Direction
Tally the lines that contain the string "this" and give the number by itself.

Data for processing
····················
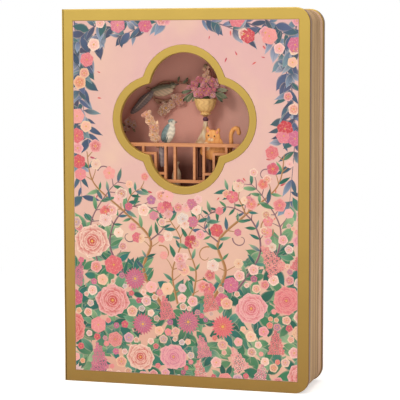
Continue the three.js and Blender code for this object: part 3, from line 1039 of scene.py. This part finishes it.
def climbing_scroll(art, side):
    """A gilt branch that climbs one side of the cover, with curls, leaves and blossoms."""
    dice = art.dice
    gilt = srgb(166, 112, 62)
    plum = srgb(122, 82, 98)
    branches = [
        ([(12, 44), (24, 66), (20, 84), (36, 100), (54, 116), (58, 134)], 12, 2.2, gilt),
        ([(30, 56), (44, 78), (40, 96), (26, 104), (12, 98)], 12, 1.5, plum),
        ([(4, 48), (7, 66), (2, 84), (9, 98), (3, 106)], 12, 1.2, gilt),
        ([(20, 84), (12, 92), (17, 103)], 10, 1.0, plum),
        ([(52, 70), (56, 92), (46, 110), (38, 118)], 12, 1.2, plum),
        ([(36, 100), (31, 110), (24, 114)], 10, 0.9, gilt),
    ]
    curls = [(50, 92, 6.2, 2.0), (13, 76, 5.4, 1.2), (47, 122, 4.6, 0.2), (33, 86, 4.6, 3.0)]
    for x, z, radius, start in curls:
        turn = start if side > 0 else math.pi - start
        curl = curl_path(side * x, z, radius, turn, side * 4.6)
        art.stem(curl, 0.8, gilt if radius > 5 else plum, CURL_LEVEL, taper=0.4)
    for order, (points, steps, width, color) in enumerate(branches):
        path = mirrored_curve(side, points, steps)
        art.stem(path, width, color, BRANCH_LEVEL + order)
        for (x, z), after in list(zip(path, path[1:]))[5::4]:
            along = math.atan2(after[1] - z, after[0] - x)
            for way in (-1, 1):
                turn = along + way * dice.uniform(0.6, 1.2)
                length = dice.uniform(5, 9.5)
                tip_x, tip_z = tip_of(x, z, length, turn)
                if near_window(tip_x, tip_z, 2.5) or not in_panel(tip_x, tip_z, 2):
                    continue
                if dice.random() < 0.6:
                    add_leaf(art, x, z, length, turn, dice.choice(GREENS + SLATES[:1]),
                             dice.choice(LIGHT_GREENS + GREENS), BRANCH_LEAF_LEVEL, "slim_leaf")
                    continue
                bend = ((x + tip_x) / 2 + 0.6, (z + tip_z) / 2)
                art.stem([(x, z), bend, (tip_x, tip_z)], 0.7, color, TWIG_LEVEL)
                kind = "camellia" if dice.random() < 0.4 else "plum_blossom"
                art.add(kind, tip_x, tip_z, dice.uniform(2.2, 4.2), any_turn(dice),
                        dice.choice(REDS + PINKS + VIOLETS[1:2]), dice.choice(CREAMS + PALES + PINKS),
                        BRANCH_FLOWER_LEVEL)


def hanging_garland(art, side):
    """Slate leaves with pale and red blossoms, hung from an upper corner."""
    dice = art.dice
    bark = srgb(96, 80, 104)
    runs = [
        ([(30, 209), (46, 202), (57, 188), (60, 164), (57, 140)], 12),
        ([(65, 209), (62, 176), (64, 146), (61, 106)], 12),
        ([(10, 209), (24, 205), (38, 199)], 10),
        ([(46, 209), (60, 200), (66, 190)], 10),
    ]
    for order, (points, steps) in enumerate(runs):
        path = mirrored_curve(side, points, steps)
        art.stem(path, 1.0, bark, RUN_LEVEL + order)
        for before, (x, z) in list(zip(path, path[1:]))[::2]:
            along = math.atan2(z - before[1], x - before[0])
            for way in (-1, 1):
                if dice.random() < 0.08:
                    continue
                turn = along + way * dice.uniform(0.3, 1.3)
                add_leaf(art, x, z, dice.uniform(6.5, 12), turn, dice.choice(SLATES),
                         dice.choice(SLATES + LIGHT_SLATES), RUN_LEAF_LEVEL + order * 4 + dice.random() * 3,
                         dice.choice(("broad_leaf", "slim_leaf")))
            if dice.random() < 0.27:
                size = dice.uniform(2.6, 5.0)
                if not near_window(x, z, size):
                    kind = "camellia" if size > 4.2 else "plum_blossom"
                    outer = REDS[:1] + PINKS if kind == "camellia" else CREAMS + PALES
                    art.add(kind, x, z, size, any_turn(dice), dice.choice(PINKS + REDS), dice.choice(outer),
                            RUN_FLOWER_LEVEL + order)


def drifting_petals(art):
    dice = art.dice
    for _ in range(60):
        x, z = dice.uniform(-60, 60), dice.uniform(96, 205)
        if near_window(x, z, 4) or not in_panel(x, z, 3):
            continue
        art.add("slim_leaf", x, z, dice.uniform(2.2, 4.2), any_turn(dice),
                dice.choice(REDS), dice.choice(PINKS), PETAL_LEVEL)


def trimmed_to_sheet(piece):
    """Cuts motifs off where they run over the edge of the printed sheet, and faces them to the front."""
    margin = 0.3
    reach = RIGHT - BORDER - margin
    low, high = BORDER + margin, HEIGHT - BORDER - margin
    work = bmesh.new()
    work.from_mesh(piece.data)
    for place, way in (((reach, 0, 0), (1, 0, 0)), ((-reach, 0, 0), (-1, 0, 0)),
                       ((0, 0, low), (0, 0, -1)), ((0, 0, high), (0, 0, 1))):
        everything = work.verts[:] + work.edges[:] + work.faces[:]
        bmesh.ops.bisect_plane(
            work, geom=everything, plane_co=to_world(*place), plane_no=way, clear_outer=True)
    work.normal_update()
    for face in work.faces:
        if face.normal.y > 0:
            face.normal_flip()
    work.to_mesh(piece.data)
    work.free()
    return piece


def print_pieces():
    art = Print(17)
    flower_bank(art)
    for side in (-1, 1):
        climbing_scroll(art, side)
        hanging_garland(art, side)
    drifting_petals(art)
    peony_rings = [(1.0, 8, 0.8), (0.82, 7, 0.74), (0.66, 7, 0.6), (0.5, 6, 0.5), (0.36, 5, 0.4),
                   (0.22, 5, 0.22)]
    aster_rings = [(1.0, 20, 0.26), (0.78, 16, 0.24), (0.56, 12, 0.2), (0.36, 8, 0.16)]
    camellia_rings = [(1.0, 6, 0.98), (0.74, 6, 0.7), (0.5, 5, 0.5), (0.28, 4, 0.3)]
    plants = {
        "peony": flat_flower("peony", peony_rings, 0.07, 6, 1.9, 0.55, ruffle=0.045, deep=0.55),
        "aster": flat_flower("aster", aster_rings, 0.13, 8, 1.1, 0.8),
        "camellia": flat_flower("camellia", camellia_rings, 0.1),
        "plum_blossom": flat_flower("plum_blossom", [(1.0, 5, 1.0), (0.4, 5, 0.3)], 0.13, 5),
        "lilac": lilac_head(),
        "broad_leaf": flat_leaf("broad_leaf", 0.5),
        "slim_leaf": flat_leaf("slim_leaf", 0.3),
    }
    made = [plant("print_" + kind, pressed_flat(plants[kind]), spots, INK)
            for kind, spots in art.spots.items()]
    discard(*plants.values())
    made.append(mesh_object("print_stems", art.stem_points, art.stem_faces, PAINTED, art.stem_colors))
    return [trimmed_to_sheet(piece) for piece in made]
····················
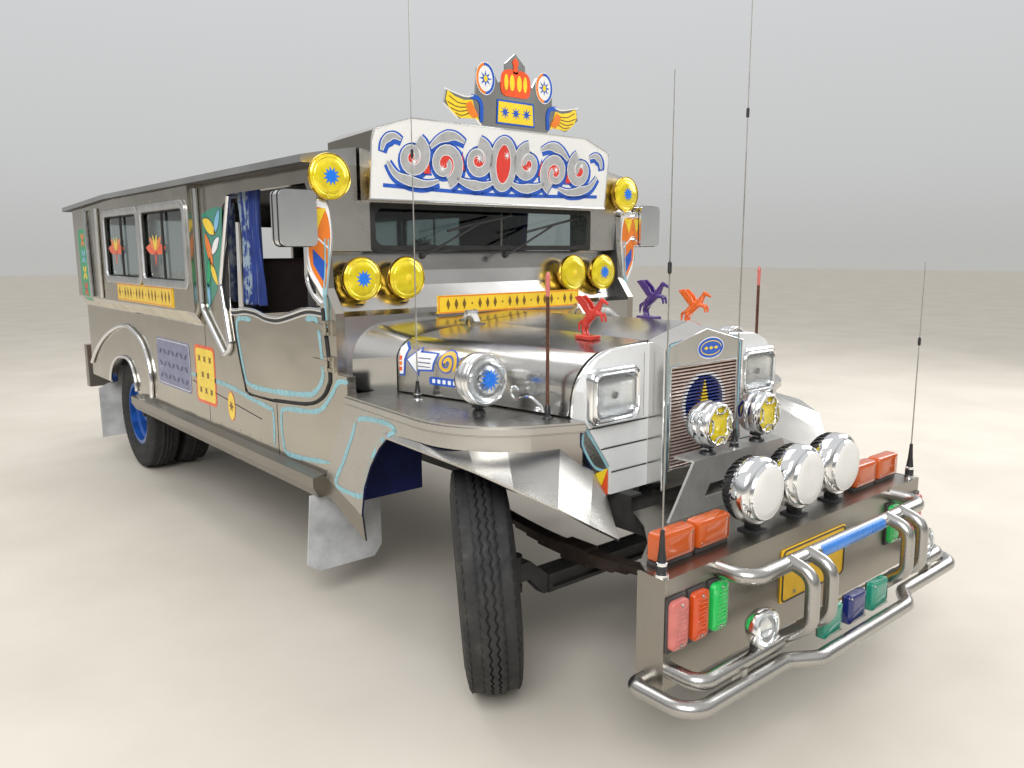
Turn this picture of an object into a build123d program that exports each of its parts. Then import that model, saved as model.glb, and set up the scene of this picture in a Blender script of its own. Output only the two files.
····················
Full answer
2